In our study, season did not have a significant effect on fGCM concentrations in the Namaqua rock mouse. This may be due to the availability of food during dry months of the year as crops are planted year-round. The ability of M. namaquensis to persist across various land use types, and its associated lack of related changes in fGCM concentrations of individuals across sites, suggests that the species has the ability to adapt to landscape disturbances and increased human population density (Abu Baker and Brown 2012, Makundi et al. 2016). This adaptive resilience suggests that M. namaquensis may be able to recover more effectively from disturbance than many other species as it is prone to fluctuating population cycles as a result of human-mediated disturbances (Russo et al. 2010). The use of such resilient and adaptive species in research can allow insights into the likelihood of wildlife populations and ecosystems recovering from human-induced disturbances as well as how to better manage threatened species in disturbed landscapes.

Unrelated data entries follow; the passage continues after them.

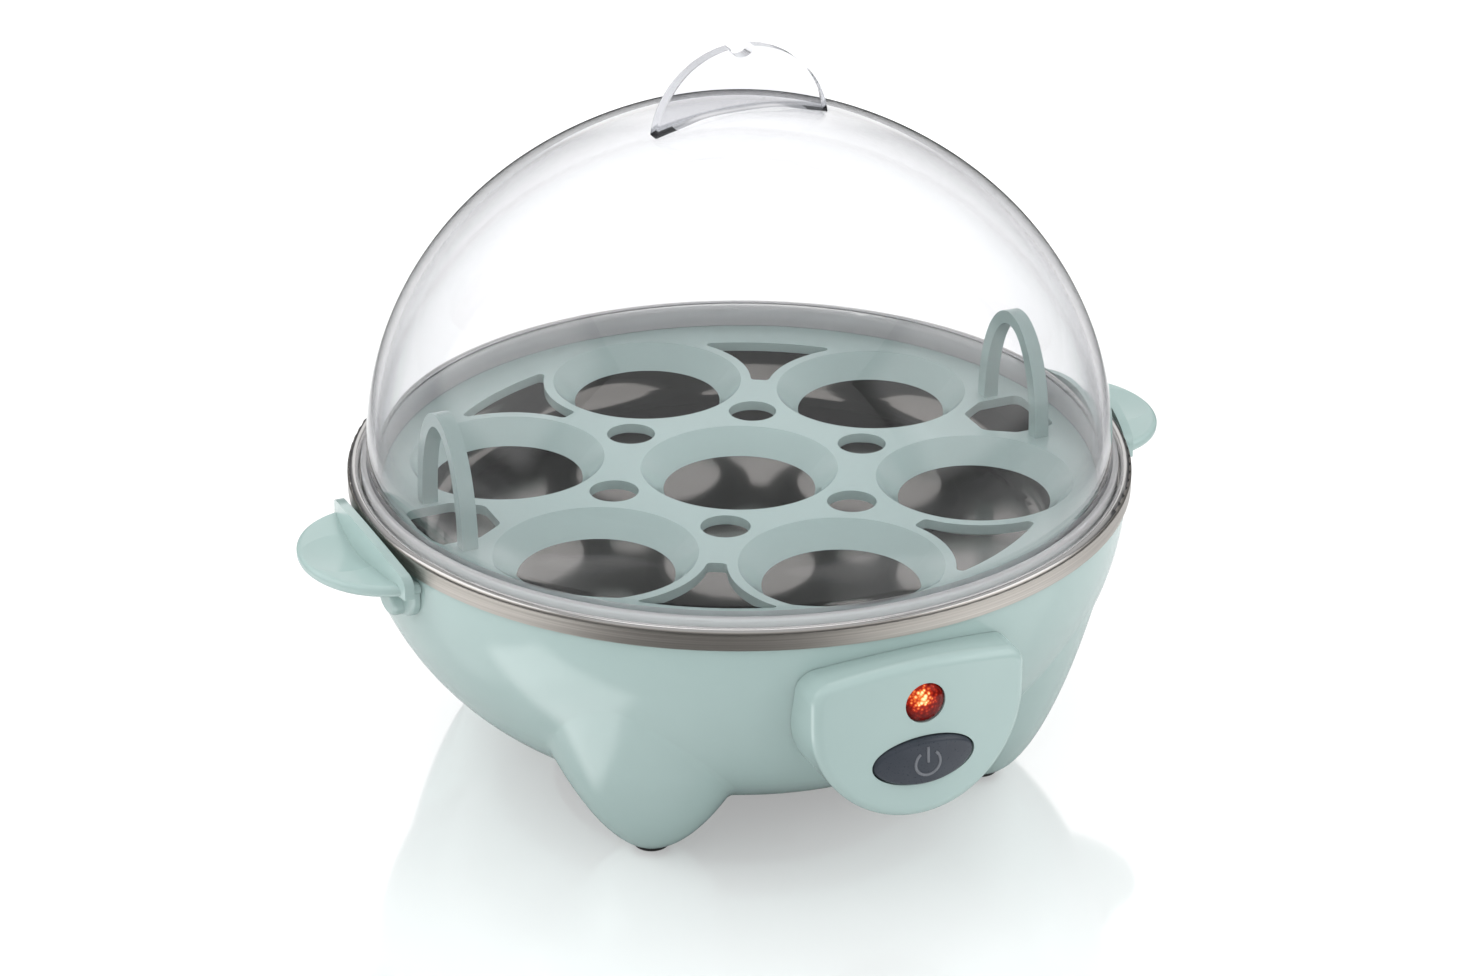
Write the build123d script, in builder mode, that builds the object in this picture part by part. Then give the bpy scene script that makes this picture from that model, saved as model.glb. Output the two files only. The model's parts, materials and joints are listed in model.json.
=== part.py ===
from build123d import *
import os
from math import atan2, cos, radians, sin, sqrt, tan

# Seven-egg cooker. Millimetres, +Z up, origin on the table under the dome's centre.
# The control panel faces -Y and the two side grips lie on the X axis.
# The seats set the rack, the rack sets the lid, and the lid sets the steel rim and the bowl.

os.makedirs("parts", exist_ok=True)

# ---------------------------------------------------------------- driving dimensions
slip = 0.15                      # gap between mouldings that sit against each other

# Egg rack
seat_count = 6                   # round one in the middle
seat_rim_radius = 20.2
seat_spacing_gap = 7.8           # between the rims of neighbouring seats
seat_flare = 4.6                 # the rim is this much wider than the hole
seat_depth = 4.8
seat_wall = 1.5
rack_border = 5.8                # from the outer seats to the rack's edge
rack_thickness = 2.0
rack_edge_round = 0.8
drain_hole_radius = 5.0
vent_border = 10.2               # from the rack's edge to the three-sided openings
vent_margin = 2.1                # from a seat's rim to the side of an opening
vent_apex_offset = 2.3           # from the narrowest place between two seats to an opening
vent_corner_round = 1.0
loop_border = 10.7               # from the rack's edge to the loop's middle plane
loop_half_span = 13.0
loop_height = 23.6
loop_bar = 2.7                   # height of the bar at the crown
loop_leg = 3.0                   # width of each leg at its foot
loop_thickness = 3.2
loop_window_margin = 1.4         # from a leg to the opening under the loop
loop_window_narrowing = 4.1      # on each side at the inner end
loop_window_outer_reach = 6.0    # from the loop's middle plane outwards
loop_window_straight = 3.5       # and inwards before it narrows
loop_window_inner_reach = 9.5
loop_window_round = 2.2

# Clear lid
rack_clearance = 0.4             # between the rack and the lid's flange
lid_flange_width = 2.7
lid_flange_thickness = 2.0
lid_clearance = 0.3              # between the lid and the steel rim
lid_height = 80.0                # from the ledge to the crown
lid_equator_drop = 4.9           # the dome's widest level lies this far under the ledge
lid_wall = 2.0
dome_top_power = 2.5
dome_side_power = 1.76
dome_sections = 9
grip_half_width = 18.8
grip_height = 16.4               # above the grip's two ends
grip_thickness = 3.0
grip_notch_width = 5.0
grip_notch_depth = 2.2
grip_root = 1.5                  # how far the blank reaches below its ends before it is fitted
grip_bevel = 0.3

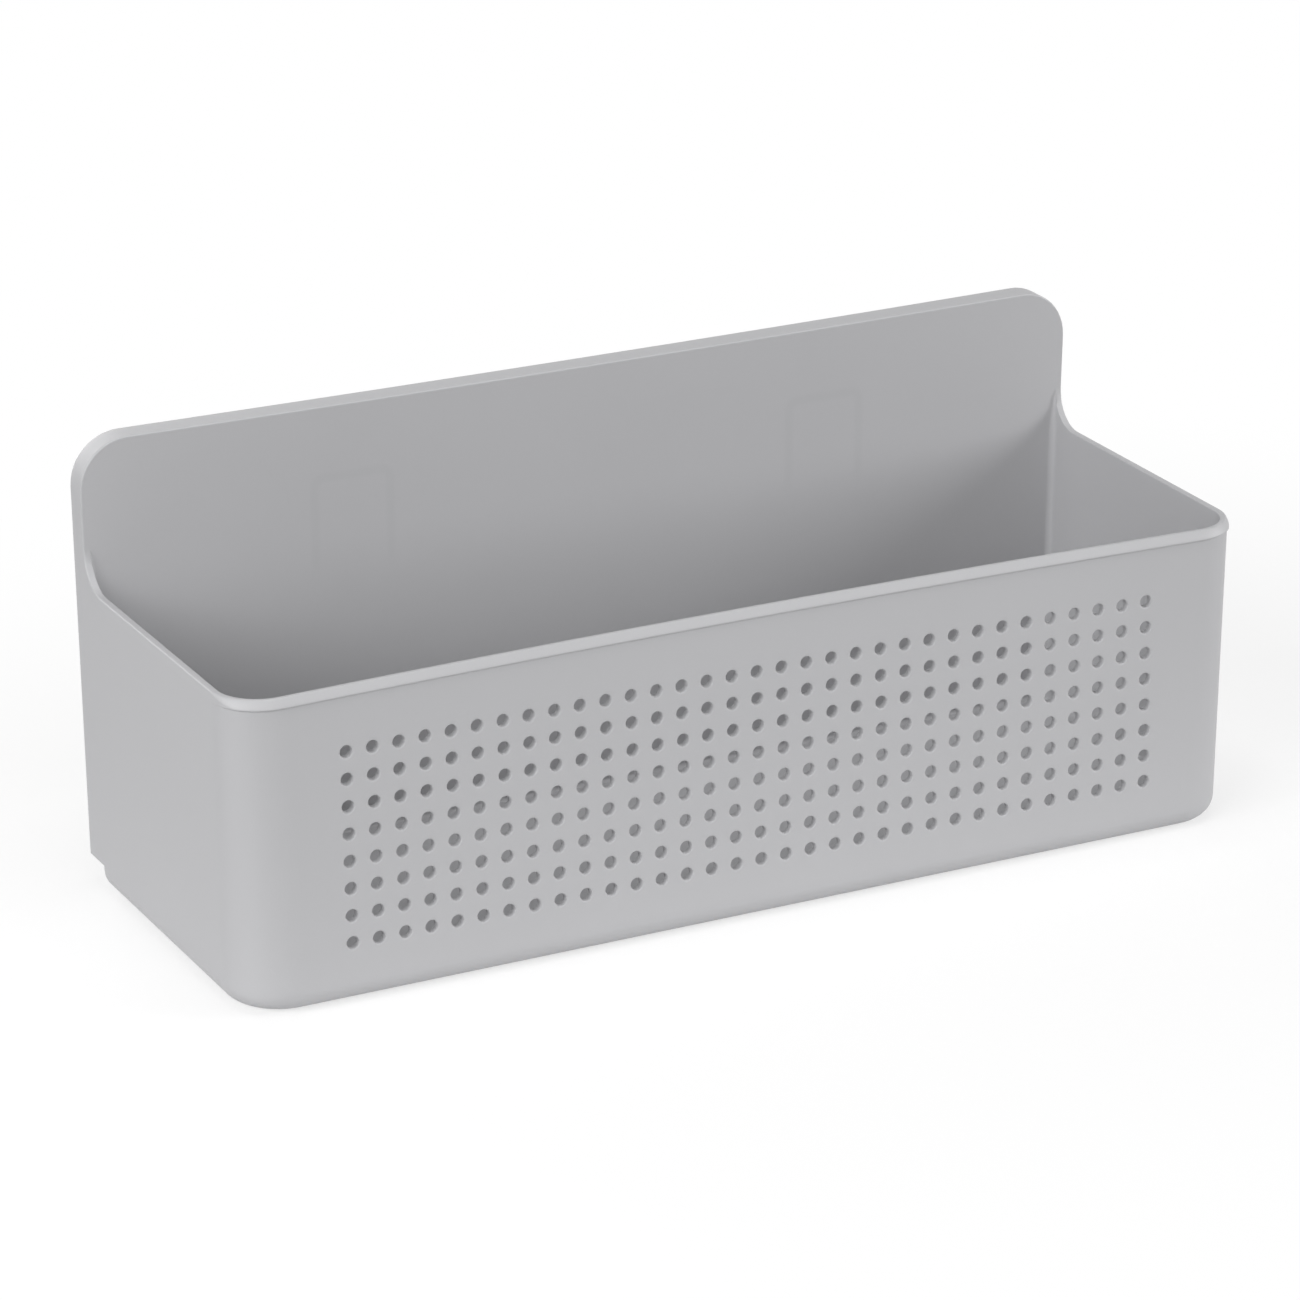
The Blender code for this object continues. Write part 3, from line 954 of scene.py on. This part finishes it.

Our study represents one of the few conducted on southern African murid rodents and the monitoring of hormone activity in the species. In addition, our study represents one of the few examples of non-invasive monitoring of stress-related endocrine activity in free-ranging southern African murid rodent species and could thus be used as baseline research data in future studies.
Acknowledgements
We thank the Centre of Excellence for Invasion Biology (CIB) for project funding. We also thank the landowners at Karongwe Private Game Reserve and Tshitamelodi Farms, and Ntate Gibson Mahlo from London Village, Hoedspruit for kindly giving their permission to work on their land. We are grateful to the staff and interns at GVI Limpopo for logistical support during fieldwork. We also thank Stefanie Ganswindt and Lezaan Prinsloo for expert help with laboratory techniques.
Permits – This study was performed with the approval of the Animal Ethics Committee of the University of Pretoria, Pretoria, South Africa (Ethics clearance number EC019-16).